INSTRUCTION. In the material below, list every line carrying the string "manifold".

* begin RECORDS TO USE *

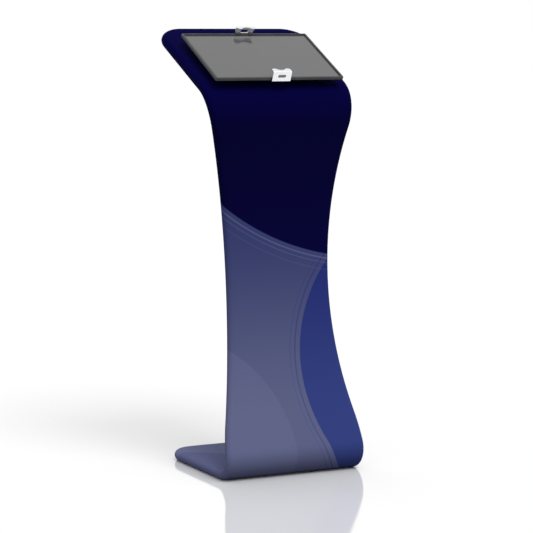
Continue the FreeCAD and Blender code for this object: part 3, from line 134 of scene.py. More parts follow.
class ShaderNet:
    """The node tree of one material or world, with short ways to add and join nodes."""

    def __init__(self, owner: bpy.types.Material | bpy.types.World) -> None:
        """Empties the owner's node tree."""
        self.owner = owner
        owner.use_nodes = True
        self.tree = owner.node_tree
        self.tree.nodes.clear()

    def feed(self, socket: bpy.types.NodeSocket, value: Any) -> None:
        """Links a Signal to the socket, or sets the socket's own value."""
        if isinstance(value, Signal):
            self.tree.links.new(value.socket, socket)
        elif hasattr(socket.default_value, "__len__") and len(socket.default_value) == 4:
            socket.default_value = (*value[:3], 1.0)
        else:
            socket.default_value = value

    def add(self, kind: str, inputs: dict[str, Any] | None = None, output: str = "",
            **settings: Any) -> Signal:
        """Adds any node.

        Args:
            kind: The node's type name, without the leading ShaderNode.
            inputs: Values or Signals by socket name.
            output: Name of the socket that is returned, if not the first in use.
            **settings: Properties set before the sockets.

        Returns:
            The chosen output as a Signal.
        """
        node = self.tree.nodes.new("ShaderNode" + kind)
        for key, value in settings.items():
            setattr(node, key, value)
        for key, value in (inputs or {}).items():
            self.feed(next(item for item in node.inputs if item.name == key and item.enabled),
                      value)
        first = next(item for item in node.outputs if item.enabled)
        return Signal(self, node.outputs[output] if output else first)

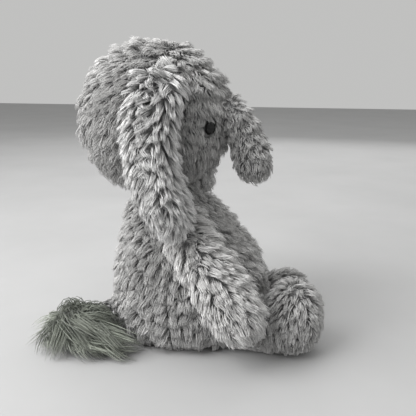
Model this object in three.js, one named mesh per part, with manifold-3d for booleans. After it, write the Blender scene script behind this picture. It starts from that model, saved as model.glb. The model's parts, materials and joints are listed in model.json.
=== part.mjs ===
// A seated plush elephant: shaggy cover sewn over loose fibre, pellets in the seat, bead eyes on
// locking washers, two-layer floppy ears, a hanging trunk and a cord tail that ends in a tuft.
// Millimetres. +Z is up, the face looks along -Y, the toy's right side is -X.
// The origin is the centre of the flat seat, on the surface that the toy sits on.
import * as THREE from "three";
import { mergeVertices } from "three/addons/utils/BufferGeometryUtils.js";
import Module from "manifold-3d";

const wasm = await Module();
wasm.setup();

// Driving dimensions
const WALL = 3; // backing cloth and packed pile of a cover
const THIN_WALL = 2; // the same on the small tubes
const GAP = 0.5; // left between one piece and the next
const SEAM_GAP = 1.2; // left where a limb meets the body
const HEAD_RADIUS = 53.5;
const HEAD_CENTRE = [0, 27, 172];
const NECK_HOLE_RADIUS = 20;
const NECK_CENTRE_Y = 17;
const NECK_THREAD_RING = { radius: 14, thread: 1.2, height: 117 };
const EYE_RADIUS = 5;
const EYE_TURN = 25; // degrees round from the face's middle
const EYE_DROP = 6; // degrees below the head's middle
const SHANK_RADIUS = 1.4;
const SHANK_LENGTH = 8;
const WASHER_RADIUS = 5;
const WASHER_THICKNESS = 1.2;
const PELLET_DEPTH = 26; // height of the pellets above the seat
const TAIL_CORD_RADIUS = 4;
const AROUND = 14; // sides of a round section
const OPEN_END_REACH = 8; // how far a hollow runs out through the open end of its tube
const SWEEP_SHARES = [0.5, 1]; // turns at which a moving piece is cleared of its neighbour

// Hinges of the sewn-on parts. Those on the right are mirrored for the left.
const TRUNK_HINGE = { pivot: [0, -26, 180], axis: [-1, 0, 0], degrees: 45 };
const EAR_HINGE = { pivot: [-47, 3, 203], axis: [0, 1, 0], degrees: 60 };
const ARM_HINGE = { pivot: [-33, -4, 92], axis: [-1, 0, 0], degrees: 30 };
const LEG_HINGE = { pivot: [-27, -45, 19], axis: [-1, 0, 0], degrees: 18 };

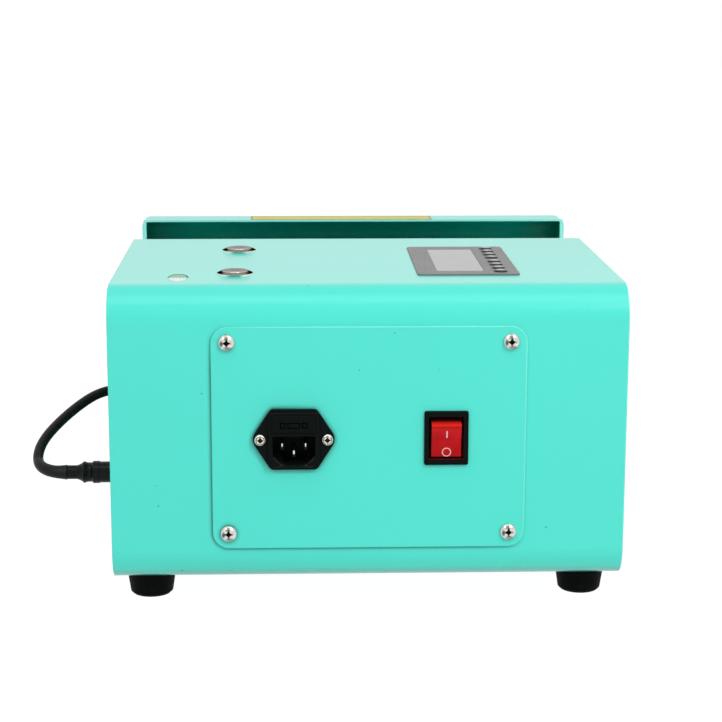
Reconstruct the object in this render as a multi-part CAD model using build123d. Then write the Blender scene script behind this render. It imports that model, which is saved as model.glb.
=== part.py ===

* end RECORDS TO USE *

EXERCISE RESPONSE.
Model this object in three.js, one named mesh per part, with manifold-3d for booleans. After it, write the Blender scene script behind this picture. It starts from that model, saved as model.glb. The model's parts, materials and joints are listed in model.json.
import Module from "manifold-3d";